Representative Adam Kinzinger, Republican of Illinois, and Earl Blumenauer, Democrat of Oregon, have introduced yet another measure to expand the number of visas available by 4,000. To date, about 15,000 visas have been approved since the program began, but only about 11,000 are still available — a number the lawmakers say falls far short of the need.
“It has been mind-numbing: the foot-dragging, the lack of coordination,” Mr. Blumenauer said. “It’s been incredibly frustrating. As a country, we have not fulfilled our responsibilities.”
They have found support in the other chamber from Senator Joni Ernst, Republican of Iowa and a lieutenant colonel in the Army National Guard, and Senator Jeanne Shaheen, Democrat of New Hampshire. The pair has written to the Biden administration calling for an expansion of the program by 20,000 visas and a resolution to the bureaucratic issues causing the backlog.
“We are deeply concerned about the fate of these individuals after the departure of U.S. troops,” the senators wrote in a letter signed by 18 of their colleagues. “While this would be an increase over previous years, it is necessary to do all that we can in support of the program while the U.S. has the in-country capacity to do so.”

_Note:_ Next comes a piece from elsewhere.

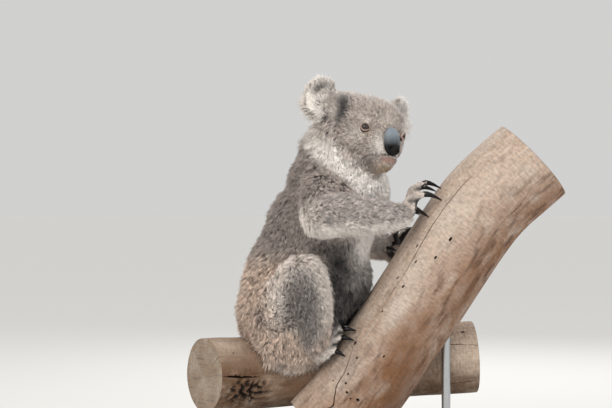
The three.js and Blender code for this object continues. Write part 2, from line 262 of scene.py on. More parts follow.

Ms. Shaheen last week introduced legislation that would extend and modify the Afghan Special Immigrant Visa Program, postpone medical exams and extend visas for the spouses and children of allies who were killed while awaiting processing of their visas.
“Leaders of both parties have indicated support,” Mr. Crow said. “I expect we will get expedited treatment of these bills.”
The bills have attracted dozens of co-sponsors, and lawmakers in both parties have in the past strongly supported the visa program. In December as part of a huge catchall spending bill, Congress raised the total cap for the visa program by 4,000, to 26,500.
Several nonprofit groups and refugee advocates are pressing the Biden administration to do more.
About 70 organizations recently wrote a letter to Mr. Biden urging his administration to “immediately implement plans to evacuate vulnerable U.S.- affiliated Afghans.”
Krish O’Mara Vignarajah, president of the Lutheran Immigration and Refugee Service, which organized the campaign, points to precedent in making the case, referencing the Ford administration’s 1975 evacuation of 130,000 Vietnamese refugees to the United States via Guam; the 1996 airlift of 6,600 Iraqi Kurds out of the country; and, in 1999, the evacuation of 20,000 Kosovar Albanians to Fort Dix, N.J.
“We made a promise to them that we would not turn our backs on them and we would not leave them behind,” Ms. Vignarajah said.
Abdul Wahid Forozan, 34, was a translator for the American military in Afghanistan, came to America three years ago via the visa program and is now married, a father and working as a concierge in College Park.
In an interview, he described the decision to leave Afghanistan as difficult and painful, but he said it was his only option given the death threats he faced.
“Homeland is loved by everyone, no one does not like their country,” Mr. Forozan said. “But when your life is in danger, when your family’s life is in danger, when every day you are threatened, I could not live in Afghanistan.”
David Zucchino contributed reporting.